### Directions for this task
Find each line with the word "frame" in it, then give the total alone.
——
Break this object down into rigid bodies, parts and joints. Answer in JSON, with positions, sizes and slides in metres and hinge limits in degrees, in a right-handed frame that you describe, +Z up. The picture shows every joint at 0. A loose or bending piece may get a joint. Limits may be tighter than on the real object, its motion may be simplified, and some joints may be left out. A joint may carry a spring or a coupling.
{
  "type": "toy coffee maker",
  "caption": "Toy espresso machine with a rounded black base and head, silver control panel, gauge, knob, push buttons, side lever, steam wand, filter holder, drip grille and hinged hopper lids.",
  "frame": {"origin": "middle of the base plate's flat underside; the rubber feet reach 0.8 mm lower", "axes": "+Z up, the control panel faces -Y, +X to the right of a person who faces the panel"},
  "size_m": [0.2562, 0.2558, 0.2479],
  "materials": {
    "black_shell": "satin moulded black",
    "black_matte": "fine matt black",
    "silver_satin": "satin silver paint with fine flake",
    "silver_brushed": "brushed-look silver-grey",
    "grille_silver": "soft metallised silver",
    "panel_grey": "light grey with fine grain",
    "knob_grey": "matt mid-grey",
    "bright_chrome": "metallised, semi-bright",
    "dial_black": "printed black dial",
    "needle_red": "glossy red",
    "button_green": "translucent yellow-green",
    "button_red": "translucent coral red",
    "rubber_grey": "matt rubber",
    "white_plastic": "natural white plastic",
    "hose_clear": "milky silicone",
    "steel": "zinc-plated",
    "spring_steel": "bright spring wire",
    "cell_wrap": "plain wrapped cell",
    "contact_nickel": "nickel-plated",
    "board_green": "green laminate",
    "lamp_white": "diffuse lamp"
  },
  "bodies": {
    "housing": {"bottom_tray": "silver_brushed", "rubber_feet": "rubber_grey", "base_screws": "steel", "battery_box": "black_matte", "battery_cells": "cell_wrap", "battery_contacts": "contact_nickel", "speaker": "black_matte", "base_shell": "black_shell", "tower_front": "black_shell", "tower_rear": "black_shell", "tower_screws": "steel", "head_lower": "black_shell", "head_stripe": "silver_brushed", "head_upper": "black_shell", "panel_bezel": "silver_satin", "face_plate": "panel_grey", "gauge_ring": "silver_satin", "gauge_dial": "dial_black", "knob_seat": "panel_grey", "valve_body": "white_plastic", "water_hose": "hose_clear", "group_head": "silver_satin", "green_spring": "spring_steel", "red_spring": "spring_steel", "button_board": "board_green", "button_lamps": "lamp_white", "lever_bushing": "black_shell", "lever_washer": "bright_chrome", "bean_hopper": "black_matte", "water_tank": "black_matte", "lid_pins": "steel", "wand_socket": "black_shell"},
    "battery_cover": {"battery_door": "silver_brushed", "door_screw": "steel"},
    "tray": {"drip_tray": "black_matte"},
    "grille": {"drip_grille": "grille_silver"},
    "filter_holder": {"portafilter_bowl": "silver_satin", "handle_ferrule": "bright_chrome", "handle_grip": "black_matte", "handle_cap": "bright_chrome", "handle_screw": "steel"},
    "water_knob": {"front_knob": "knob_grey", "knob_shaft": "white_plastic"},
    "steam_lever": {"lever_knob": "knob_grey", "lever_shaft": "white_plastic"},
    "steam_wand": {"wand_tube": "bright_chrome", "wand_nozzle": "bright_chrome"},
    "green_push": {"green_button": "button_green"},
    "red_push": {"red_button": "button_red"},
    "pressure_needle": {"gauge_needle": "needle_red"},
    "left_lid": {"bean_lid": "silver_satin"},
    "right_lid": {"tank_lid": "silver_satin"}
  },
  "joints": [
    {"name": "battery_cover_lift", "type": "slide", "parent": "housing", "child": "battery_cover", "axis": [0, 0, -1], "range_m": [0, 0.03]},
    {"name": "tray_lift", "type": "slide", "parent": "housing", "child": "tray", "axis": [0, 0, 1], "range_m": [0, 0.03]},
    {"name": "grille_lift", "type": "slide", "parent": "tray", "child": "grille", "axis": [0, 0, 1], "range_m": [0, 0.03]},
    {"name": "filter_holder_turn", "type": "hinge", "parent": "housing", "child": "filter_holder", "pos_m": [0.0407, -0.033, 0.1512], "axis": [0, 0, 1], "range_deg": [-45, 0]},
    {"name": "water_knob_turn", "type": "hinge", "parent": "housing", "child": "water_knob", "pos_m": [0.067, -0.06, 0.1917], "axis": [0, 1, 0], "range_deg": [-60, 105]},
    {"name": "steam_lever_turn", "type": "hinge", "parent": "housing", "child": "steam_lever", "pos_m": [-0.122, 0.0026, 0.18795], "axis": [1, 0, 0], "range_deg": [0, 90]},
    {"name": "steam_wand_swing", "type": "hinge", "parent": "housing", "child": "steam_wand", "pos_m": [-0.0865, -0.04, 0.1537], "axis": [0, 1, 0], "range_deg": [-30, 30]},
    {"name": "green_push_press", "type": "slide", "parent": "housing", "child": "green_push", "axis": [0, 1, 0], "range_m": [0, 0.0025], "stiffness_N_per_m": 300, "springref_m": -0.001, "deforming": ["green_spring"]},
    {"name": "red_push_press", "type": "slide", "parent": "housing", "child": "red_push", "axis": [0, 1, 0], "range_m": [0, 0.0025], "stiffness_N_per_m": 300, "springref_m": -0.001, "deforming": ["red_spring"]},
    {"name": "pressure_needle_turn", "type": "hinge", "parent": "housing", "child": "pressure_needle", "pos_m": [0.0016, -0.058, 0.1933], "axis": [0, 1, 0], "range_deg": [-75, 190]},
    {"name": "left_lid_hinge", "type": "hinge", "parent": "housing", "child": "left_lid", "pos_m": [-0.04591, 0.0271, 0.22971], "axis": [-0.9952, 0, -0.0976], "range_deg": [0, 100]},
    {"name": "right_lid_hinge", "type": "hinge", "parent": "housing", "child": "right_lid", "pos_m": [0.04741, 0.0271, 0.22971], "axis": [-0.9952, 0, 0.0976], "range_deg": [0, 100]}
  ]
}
——
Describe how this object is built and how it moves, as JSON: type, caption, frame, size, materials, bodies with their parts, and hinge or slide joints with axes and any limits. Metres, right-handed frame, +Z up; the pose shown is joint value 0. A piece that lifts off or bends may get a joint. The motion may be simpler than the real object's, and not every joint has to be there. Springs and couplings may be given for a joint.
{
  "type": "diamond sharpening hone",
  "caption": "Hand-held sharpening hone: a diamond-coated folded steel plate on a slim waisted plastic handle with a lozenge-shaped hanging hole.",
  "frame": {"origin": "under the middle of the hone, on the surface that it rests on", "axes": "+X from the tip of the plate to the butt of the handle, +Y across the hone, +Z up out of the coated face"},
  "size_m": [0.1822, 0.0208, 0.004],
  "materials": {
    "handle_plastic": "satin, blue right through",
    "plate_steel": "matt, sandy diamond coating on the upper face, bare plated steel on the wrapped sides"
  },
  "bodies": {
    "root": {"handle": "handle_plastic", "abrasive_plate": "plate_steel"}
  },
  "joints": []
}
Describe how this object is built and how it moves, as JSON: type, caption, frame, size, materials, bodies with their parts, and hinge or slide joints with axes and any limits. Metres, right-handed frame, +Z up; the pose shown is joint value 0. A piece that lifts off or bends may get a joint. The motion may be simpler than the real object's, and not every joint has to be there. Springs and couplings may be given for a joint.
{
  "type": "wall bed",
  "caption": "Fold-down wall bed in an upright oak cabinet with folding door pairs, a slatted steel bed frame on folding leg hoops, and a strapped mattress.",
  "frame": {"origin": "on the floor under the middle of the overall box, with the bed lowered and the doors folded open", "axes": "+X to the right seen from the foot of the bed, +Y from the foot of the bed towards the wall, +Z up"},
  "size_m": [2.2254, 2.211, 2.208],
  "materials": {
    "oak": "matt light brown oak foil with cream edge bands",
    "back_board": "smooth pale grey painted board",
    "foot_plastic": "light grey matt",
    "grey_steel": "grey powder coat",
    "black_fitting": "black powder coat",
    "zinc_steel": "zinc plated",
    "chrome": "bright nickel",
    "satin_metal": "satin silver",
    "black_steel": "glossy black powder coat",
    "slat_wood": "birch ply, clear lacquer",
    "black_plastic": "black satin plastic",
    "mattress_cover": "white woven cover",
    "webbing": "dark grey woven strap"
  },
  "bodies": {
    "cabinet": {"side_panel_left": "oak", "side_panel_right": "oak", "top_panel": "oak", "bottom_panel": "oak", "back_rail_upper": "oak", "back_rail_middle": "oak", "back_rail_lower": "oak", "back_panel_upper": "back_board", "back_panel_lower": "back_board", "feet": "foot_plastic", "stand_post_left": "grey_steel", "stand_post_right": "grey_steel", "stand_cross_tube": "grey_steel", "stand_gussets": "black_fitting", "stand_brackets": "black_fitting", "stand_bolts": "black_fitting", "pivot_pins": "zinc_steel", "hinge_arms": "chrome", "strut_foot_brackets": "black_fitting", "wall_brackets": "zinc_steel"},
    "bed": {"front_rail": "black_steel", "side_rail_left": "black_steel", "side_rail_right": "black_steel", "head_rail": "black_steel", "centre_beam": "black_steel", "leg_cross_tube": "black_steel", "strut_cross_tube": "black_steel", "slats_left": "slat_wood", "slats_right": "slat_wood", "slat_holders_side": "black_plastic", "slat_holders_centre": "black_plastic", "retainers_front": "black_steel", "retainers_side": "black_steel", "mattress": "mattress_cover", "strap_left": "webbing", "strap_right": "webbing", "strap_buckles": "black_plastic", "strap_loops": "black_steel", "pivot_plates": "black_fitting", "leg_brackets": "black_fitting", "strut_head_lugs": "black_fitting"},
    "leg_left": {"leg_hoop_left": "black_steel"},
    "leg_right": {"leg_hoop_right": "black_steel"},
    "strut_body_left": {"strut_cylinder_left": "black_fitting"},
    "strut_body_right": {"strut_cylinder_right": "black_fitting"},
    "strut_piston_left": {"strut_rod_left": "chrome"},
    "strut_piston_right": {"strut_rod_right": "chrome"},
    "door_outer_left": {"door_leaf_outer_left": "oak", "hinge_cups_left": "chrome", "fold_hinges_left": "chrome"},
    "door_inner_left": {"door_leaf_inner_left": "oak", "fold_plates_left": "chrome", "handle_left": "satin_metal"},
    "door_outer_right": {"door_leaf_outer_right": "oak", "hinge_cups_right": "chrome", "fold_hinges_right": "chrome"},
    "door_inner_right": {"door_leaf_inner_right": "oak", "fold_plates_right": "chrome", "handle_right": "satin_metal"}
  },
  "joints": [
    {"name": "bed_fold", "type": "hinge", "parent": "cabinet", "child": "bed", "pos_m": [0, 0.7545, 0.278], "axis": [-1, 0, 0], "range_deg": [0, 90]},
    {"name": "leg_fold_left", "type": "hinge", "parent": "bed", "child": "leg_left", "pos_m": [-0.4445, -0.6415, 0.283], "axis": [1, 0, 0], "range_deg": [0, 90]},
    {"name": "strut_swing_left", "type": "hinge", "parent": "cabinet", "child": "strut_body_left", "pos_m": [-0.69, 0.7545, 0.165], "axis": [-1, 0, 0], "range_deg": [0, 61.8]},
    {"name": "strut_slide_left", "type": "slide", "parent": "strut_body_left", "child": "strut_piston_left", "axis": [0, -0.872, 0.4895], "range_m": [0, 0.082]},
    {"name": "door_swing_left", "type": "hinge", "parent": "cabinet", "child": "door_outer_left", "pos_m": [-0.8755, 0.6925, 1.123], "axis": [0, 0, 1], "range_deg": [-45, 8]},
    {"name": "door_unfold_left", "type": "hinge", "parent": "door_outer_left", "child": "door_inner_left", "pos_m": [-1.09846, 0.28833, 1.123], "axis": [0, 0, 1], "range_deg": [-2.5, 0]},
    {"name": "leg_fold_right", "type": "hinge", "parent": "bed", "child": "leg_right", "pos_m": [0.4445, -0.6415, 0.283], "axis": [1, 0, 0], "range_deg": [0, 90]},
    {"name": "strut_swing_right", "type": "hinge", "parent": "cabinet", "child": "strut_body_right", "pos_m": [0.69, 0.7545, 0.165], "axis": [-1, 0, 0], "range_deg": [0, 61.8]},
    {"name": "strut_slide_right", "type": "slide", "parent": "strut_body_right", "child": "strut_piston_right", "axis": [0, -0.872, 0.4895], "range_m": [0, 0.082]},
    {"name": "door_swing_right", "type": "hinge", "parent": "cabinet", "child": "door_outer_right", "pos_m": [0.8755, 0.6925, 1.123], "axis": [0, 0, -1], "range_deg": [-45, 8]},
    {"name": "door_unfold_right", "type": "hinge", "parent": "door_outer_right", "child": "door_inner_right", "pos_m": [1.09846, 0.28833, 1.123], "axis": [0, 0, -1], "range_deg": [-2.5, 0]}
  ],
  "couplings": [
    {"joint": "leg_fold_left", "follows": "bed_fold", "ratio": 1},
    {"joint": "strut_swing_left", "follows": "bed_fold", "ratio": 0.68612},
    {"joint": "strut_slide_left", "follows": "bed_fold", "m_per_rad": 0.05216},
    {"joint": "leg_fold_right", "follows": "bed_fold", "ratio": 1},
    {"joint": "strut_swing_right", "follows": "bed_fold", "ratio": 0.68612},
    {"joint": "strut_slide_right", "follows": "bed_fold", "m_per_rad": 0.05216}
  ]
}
——
### Result below
7